SET EXERCISE ▸ Copy all the material below, exactly as it stands.

SOURCE EXCERPT ▸
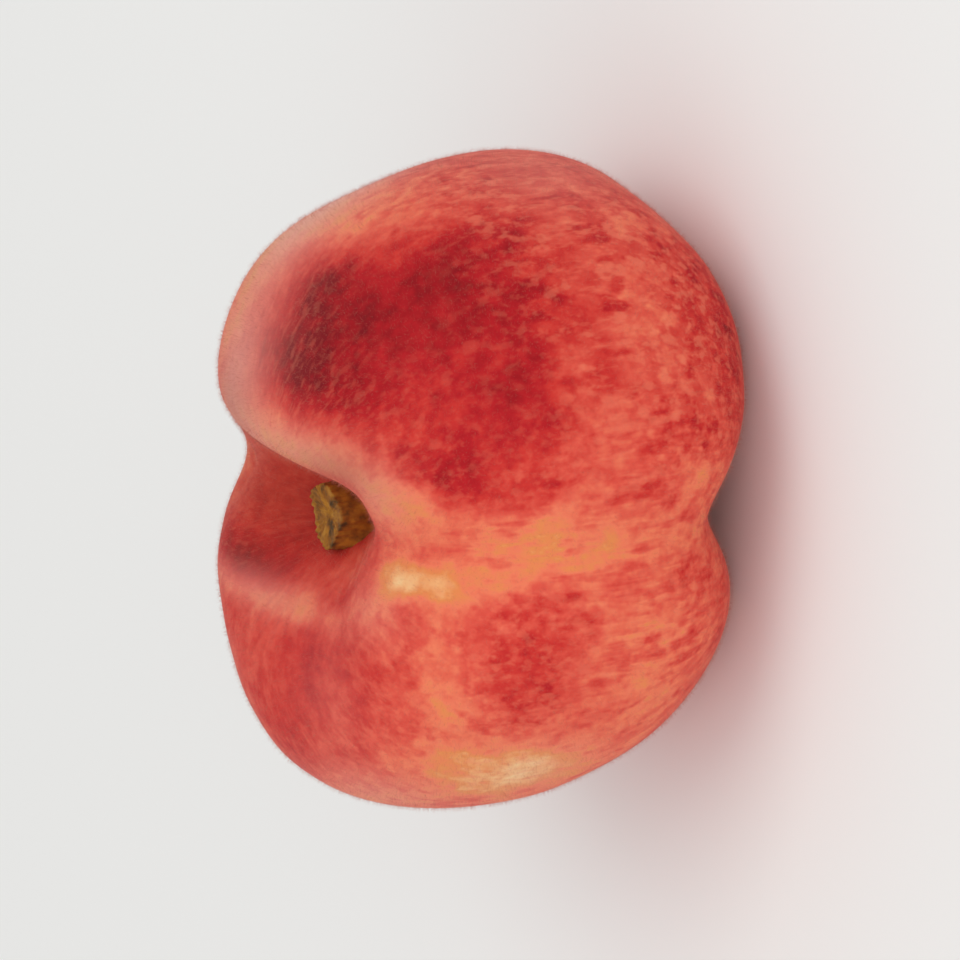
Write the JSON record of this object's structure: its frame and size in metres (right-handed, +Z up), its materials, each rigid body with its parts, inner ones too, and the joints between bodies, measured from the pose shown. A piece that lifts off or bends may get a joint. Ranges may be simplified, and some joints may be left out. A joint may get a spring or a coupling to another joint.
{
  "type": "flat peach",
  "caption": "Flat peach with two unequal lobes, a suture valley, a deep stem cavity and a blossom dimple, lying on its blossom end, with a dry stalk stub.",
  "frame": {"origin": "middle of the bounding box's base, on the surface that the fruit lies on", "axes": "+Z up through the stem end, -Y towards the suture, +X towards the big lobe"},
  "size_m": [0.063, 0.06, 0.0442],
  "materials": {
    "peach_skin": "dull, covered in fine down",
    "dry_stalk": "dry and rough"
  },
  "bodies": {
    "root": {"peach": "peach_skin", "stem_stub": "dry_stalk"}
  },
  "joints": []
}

WRITTEN ANSWER ▸
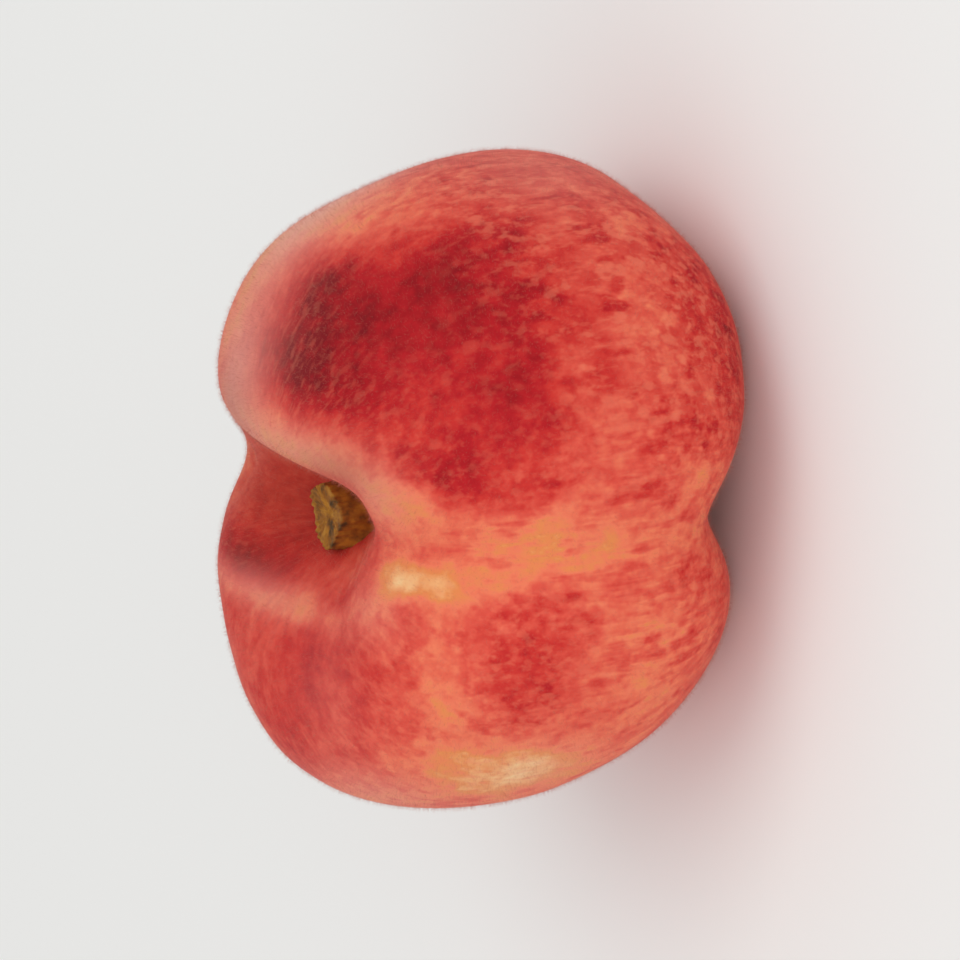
Write the JSON record of this object's structure: its frame and size in metres (right-handed, +Z up), its materials, each rigid body with its parts, inner ones too, and the joints between bodies, measured from the pose shown. A piece that lifts off or bends may get a joint. Ranges may be simplified, and some joints may be left out. A joint may get a spring or a coupling to another joint.
{
  "type": "flat peach",
  "caption": "Flat peach with two unequal lobes, a suture valley, a deep stem cavity and a blossom dimple, lying on its blossom end, with a dry stalk stub.",
  "frame": {"origin": "middle of the bounding box's base, on the surface that the fruit lies on", "axes": "+Z up through the stem end, -Y towards the suture, +X towards the big lobe"},
  "size_m": [0.063, 0.06, 0.0442],
  "materials": {
    "peach_skin": "dull, covered in fine down",
    "dry_stalk": "dry and rough"
  },
  "bodies": {
    "root": {"peach": "peach_skin", "stem_stub": "dry_stalk"}
  },
  "joints": []
}